• RECORDS
● ● ● ●
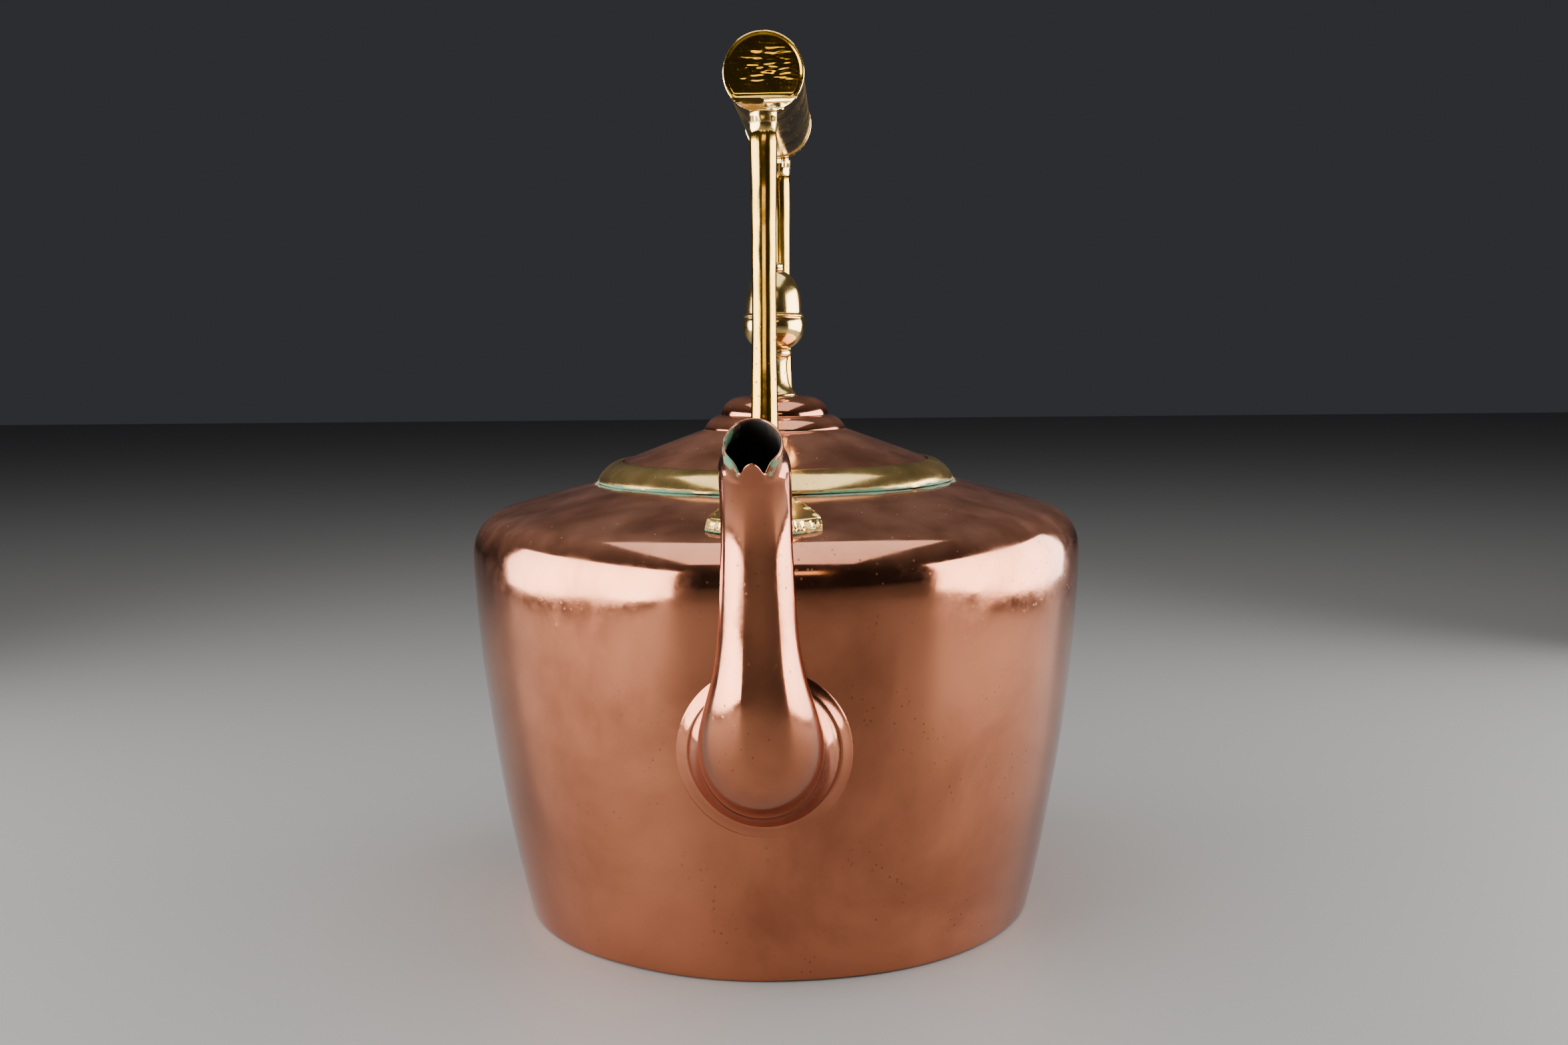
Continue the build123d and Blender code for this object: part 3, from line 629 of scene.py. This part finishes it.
def makeSpout():
    s = spoutShape
    stations = [(spoutCentre(out, up), math.radians(lean), wide * mm, deep * mm)
                for out, up, lean, wide, deep in s["rows"]]
    spout = tubeAlong("spoutTube", s["sides"], stations)
    for ring, station in enumerate(stations):
        shapeSpoutRing(spout.data, ring, station)
    outwardFaces(spout)
    turnOpenTube(spout, stations[s["levelRing"]][0])
    spout.data.materials.append(copper)
    spout.data.materials.append(tin)
    addModifier(spout, "SOLIDIFY", thickness=s["sheet"], offset=-1.0, material_offset=1,
                use_even_offset=True)
    smoothPiece(spout, 2)
    softRipple(spout, s["waveSize"], s["waveDepth"], 2)
    mouth, lean = stations[-1][:2]
    rimAhead = Vector((0, -math.cos(lean), math.sin(lean)))
    rootPlace = spoutCentre(0, 0).y

    def howMuch(point):
        # patches inside the mouth, a seam on one side of the root, and painted shade: brown darkening of
        # the valley between the root's flare and the bulb
        arm = point - mouth
        rim = arm.dot(rimAhead)
        inward = (arm - rimAhead * rim).length
        patch = 0.0
        if rim > -9.0 * mm and inward < 10.1 * mm and abs(point.x) > 4.0 * mm:
            patch = (0.9 if point.x < 0 else 0.75) * fade(rim + 2.5 * mm, 6.5 * mm)
            patch *= step(inward, 6.0 * mm, 8.0 * mm)
            patch *= 0.8 + 0.5 * noise.noise(point / (3.0 * mm))
        out = point.y - rootPlace
        seam = 0.6 * fade(out + 2.3 * mm, 1.2 * mm) * upperRight(point)
        # painted shade: darkens the valley 2 to 11 mm out from the wall, fading out towards the root's top
        valleyShade = 0.34 * fade(out + 6.5 * mm, 4.5 * mm) * step(110.0 * mm - point.z, 0.0, 20.0 * mm)
        return max(patch, valleyShade, seam)
    markCrevice(spout, howMuch)
    finishPiece(spout, "kettle", [], "copper", "spout")


def upperRight(point):
    # the side of the spout's root where green salts gather
    return step(point.x, 5 * mm, 15 * mm) * step(point.z, 75 * mm, 85 * mm)


saddleShape = {
    # distance from the root's axis, height above the wall
    "profile": [(23.4, -0.5), (23.6, 1.2), (24.2, 1.75), (24.7, 1.8), (25.3, 1.6), (26.1, 1.1), (27.0, 0.6),
                (27.8, 0.25), (28.6, 0.02), (29.2, -0.35)],
    "sides": 96, "sheet": 0.6 * mm, "waveSize": 20.0 * mm, "waveDepth": 0.1 * mm,
    "seamRadius": 24.3 * mm, "seamWidth": 0.9 * mm,
}


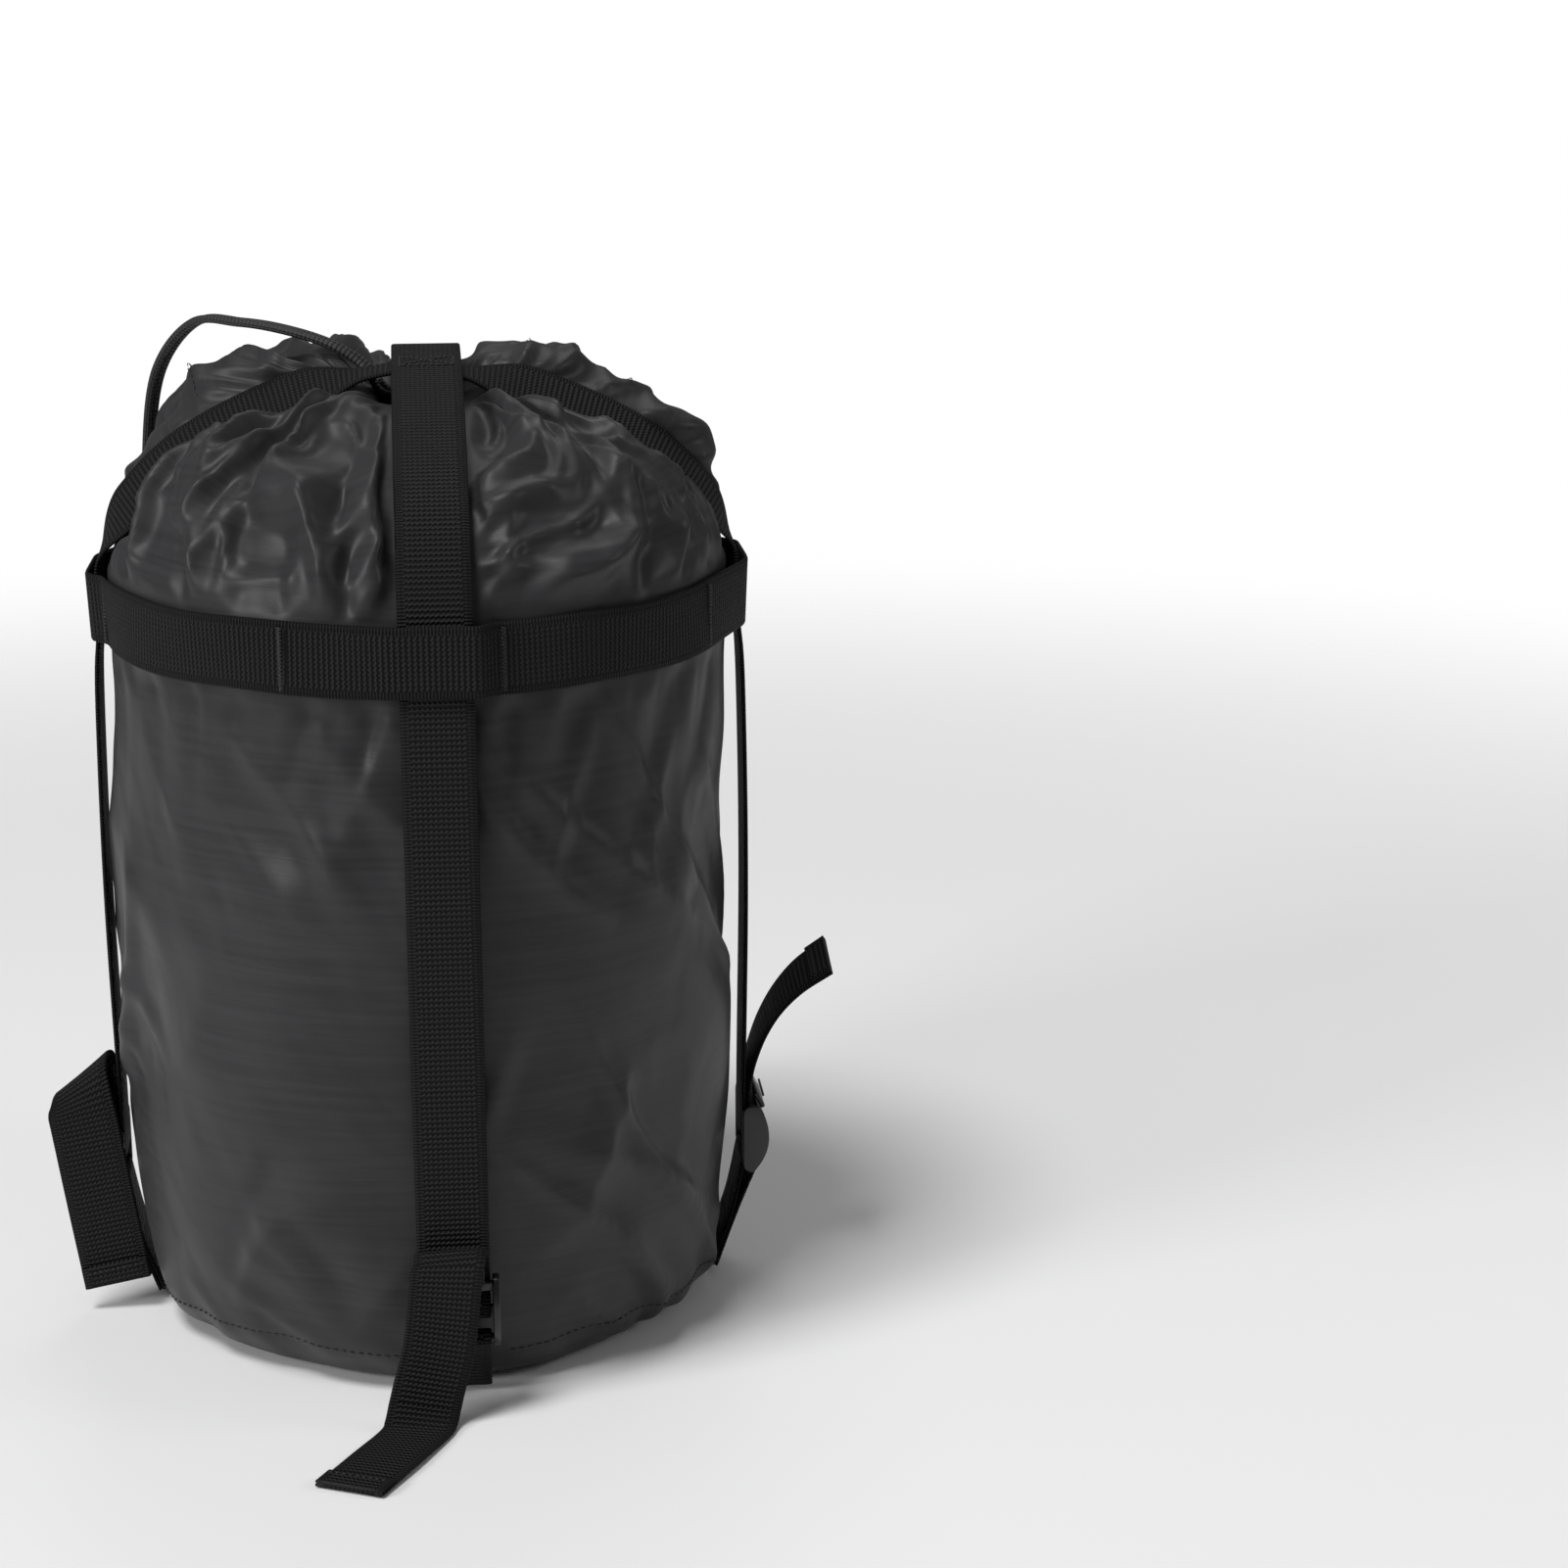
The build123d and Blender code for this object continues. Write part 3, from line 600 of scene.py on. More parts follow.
def box_loop(x, z, wide, tall, turn=0.0, count=28, softness=2):
    """A rounded rectangle centred on (x, z) and turned from upright."""
    corners = np.array([(-wide, -tall), (wide, -tall), (wide, tall), (-wide, tall)]) / 2
    loop = rounded_loop(corners, count, softness)
    turned = np.stack([loop[:, 0] * cos(turn) - loop[:, 1] * sin(turn),
                       loop[:, 0] * sin(turn) + loop[:, 1] * cos(turn)], axis=1)
    return turned + (x, z)


# --------------------------------------------------------------------------------------------------------------------
# Where the straps run
# --------------------------------------------------------------------------------------------------------------------

BAR_A_Z = {"front": 27.0 * MM, "right": 45.0 * MM, "back": 38.0 * MM, "left": 46.0 * MM}
RUN_R = STRAP_OUT - WEB / 2
JOIN_R = WAIST_R + 2.3 * MM + WEB / 2
BAR_A_R = 1.6 * MM
BAR_B_DEEP, BAR_C_DEEP = 2.4 * MM, 2.8 * MM
BAR_A_X = RUN_R + WEB / 2 + CLEAR + BAR_B_DEEP / 2
BAR_B_OUT = BAR_A_X + BAR_B_DEEP / 2 + CLEAR + WEB / 2
TAIL_R = RUN_R + WEB + 0.4 * MM
BAR_C_X = TAIL_R + WEB / 2 + CLEAR + BAR_C_DEEP / 2
BAR_B_UP, BAR_C_UP, EXIT_UP = 10.5 * MM, 20.5 * MM, 25.0 * MM
KEEP = 1 - TRAVEL / TOP_Z
KEEP_BAND = BAND_MID / TOP_Z
# Places along a crown strap's fall: the share of the waist's radius, and the share of the drop from top to band.
VALLEY = np.array([(0.9, 0.68), (0.72, 0.4), (0.42, 0.15), (0.12, 0.012)])


def crown_path(lift):
    """Middle line of a crown strap in the side plane, from the band over the top and down to it again."""
    x, z = VALLEY[:, 0] * WAIST_R, TOP_Z - VALLEY[:, 1] * (TOP_Z - BAND_HIGH)
    arch = np.stack([x * (1 + lift / WAIST_R), z + lift * (1 - 0.25 * x / WAIST_R)], axis=1)
    start = [(JOIN_R, BAND_MID), (WAIST_R + 1.2 * UNDER + 0.3 * MM, BAND_HIGH + 4 * MM)]
    half = np.vstack([start, arch])
    whole = np.vstack([half, [(0.0, TOP_Z + lift)], half[::-1] * (-1, 1)])
    return curve_through(np.stack([whole[:, 0], np.zeros(len(whole)), whole[:, 1]], axis=1), 190)


def side_strap(shape, path, side, lean=0.0):
    """Adds webbing along a side-plane path that keeps to its strap's line, its +Y edge raised by lean radians."""
    along = np.gradient(path, axis=0)
    rise = unit(np.stack([along[:, 2], 0 * along[:, 0], -along[:, 0]], axis=1))
    rise *= np.sign(np.sum(rise * (path - (0, 0, BELLY_R)), axis=1, keepdims=True))
    lean = np.broadcast_to(lean, len(path))[:, None]
    wide = np.cos(lean) * (0.0, 1.0, 0.0) + np.sin(lean) * rise
    ribbon(shape, to_side(path, side), to_side(wide, side, is_place=False), WEB_WIDTH, WEB)


def run_path(side):
    """The strap down the wall, bowed a little off it between the band and the buckle."""
    low, high = BAR_A_Z[side] + BAR_B_UP - 0.1 * MM, BAND_MID - 0.2 * MM
    line = curve_through([
        (JOIN_R, 0, high), (JOIN_R + 0.4 * MM, 0, high - 12 * MM), (RUN_R, 0, high - 34 * MM),
        (RUN_R, 0, (low + high) / 2), (RUN_R, 0, low + 20 * MM), (RUN_R, 0, low)], 90)
    share = (line[:, 2] - low) / (high - low)
    line[:, 0] += 1.2 * MM * np.sin(pi * share) ** 2
    return line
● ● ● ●
• SHORT TASK
Print out the whole of the material word for word, without pictures.

• RESULT
Continue the build123d and Blender code for this object: part 3, from line 629 of scene.py. This part finishes it.
def makeSpout():
    s = spoutShape
    stations = [(spoutCentre(out, up), math.radians(lean), wide * mm, deep * mm)
                for out, up, lean, wide, deep in s["rows"]]
    spout = tubeAlong("spoutTube", s["sides"], stations)
    for ring, station in enumerate(stations):
        shapeSpoutRing(spout.data, ring, station)
    outwardFaces(spout)
    turnOpenTube(spout, stations[s["levelRing"]][0])
    spout.data.materials.append(copper)
    spout.data.materials.append(tin)
    addModifier(spout, "SOLIDIFY", thickness=s["sheet"], offset=-1.0, material_offset=1,
                use_even_offset=True)
    smoothPiece(spout, 2)
    softRipple(spout, s["waveSize"], s["waveDepth"], 2)
    mouth, lean = stations[-1][:2]
    rimAhead = Vector((0, -math.cos(lean), math.sin(lean)))
    rootPlace = spoutCentre(0, 0).y

    def howMuch(point):
        # patches inside the mouth, a seam on one side of the root, and painted shade: brown darkening of
        # the valley between the root's flare and the bulb
        arm = point - mouth
        rim = arm.dot(rimAhead)
        inward = (arm - rimAhead * rim).length
        patch = 0.0
        if rim > -9.0 * mm and inward < 10.1 * mm and abs(point.x) > 4.0 * mm:
            patch = (0.9 if point.x < 0 else 0.75) * fade(rim + 2.5 * mm, 6.5 * mm)
            patch *= step(inward, 6.0 * mm, 8.0 * mm)
            patch *= 0.8 + 0.5 * noise.noise(point / (3.0 * mm))
        out = point.y - rootPlace
        seam = 0.6 * fade(out + 2.3 * mm, 1.2 * mm) * upperRight(point)
        # painted shade: darkens the valley 2 to 11 mm out from the wall, fading out towards the root's top
        valleyShade = 0.34 * fade(out + 6.5 * mm, 4.5 * mm) * step(110.0 * mm - point.z, 0.0, 20.0 * mm)
        return max(patch, valleyShade, seam)
    markCrevice(spout, howMuch)
    finishPiece(spout, "kettle", [], "copper", "spout")


def upperRight(point):
    # the side of the spout's root where green salts gather
    return step(point.x, 5 * mm, 15 * mm) * step(point.z, 75 * mm, 85 * mm)


saddleShape = {
    # distance from the root's axis, height above the wall
    "profile": [(23.4, -0.5), (23.6, 1.2), (24.2, 1.75), (24.7, 1.8), (25.3, 1.6), (26.1, 1.1), (27.0, 0.6),
                (27.8, 0.25), (28.6, 0.02), (29.2, -0.35)],
    "sides": 96, "sheet": 0.6 * mm, "waveSize": 20.0 * mm, "waveDepth": 0.1 * mm,
    "seamRadius": 24.3 * mm, "seamWidth": 0.9 * mm,
}


The build123d and Blender code for this object continues. Write part 3, from line 600 of scene.py on. More parts follow.
def box_loop(x, z, wide, tall, turn=0.0, count=28, softness=2):
    """A rounded rectangle centred on (x, z) and turned from upright."""
    corners = np.array([(-wide, -tall), (wide, -tall), (wide, tall), (-wide, tall)]) / 2
    loop = rounded_loop(corners, count, softness)
    turned = np.stack([loop[:, 0] * cos(turn) - loop[:, 1] * sin(turn),
                       loop[:, 0] * sin(turn) + loop[:, 1] * cos(turn)], axis=1)
    return turned + (x, z)


# --------------------------------------------------------------------------------------------------------------------
# Where the straps run
# --------------------------------------------------------------------------------------------------------------------

BAR_A_Z = {"front": 27.0 * MM, "right": 45.0 * MM, "back": 38.0 * MM, "left": 46.0 * MM}
RUN_R = STRAP_OUT - WEB / 2
JOIN_R = WAIST_R + 2.3 * MM + WEB / 2
BAR_A_R = 1.6 * MM
BAR_B_DEEP, BAR_C_DEEP = 2.4 * MM, 2.8 * MM
BAR_A_X = RUN_R + WEB / 2 + CLEAR + BAR_B_DEEP / 2
BAR_B_OUT = BAR_A_X + BAR_B_DEEP / 2 + CLEAR + WEB / 2
TAIL_R = RUN_R + WEB + 0.4 * MM
BAR_C_X = TAIL_R + WEB / 2 + CLEAR + BAR_C_DEEP / 2
BAR_B_UP, BAR_C_UP, EXIT_UP = 10.5 * MM, 20.5 * MM, 25.0 * MM
KEEP = 1 - TRAVEL / TOP_Z
KEEP_BAND = BAND_MID / TOP_Z
# Places along a crown strap's fall: the share of the waist's radius, and the share of the drop from top to band.
VALLEY = np.array([(0.9, 0.68), (0.72, 0.4), (0.42, 0.15), (0.12, 0.012)])


def crown_path(lift):
    """Middle line of a crown strap in the side plane, from the band over the top and down to it again."""
    x, z = VALLEY[:, 0] * WAIST_R, TOP_Z - VALLEY[:, 1] * (TOP_Z - BAND_HIGH)
    arch = np.stack([x * (1 + lift / WAIST_R), z + lift * (1 - 0.25 * x / WAIST_R)], axis=1)
    start = [(JOIN_R, BAND_MID), (WAIST_R + 1.2 * UNDER + 0.3 * MM, BAND_HIGH + 4 * MM)]
    half = np.vstack([start, arch])
    whole = np.vstack([half, [(0.0, TOP_Z + lift)], half[::-1] * (-1, 1)])
    return curve_through(np.stack([whole[:, 0], np.zeros(len(whole)), whole[:, 1]], axis=1), 190)


def side_strap(shape, path, side, lean=0.0):
    """Adds webbing along a side-plane path that keeps to its strap's line, its +Y edge raised by lean radians."""
    along = np.gradient(path, axis=0)
    rise = unit(np.stack([along[:, 2], 0 * along[:, 0], -along[:, 0]], axis=1))
    rise *= np.sign(np.sum(rise * (path - (0, 0, BELLY_R)), axis=1, keepdims=True))
    lean = np.broadcast_to(lean, len(path))[:, None]
    wide = np.cos(lean) * (0.0, 1.0, 0.0) + np.sin(lean) * rise
    ribbon(shape, to_side(path, side), to_side(wide, side, is_place=False), WEB_WIDTH, WEB)


def run_path(side):
    """The strap down the wall, bowed a little off it between the band and the buckle."""
    low, high = BAR_A_Z[side] + BAR_B_UP - 0.1 * MM, BAND_MID - 0.2 * MM
    line = curve_through([
        (JOIN_R, 0, high), (JOIN_R + 0.4 * MM, 0, high - 12 * MM), (RUN_R, 0, high - 34 * MM),
        (RUN_R, 0, (low + high) / 2), (RUN_R, 0, low + 20 * MM), (RUN_R, 0, low)], 90)
    share = (line[:, 2] - low) / (high - low)
    line[:, 0] += 1.2 * MM * np.sin(pi * share) ** 2
    return line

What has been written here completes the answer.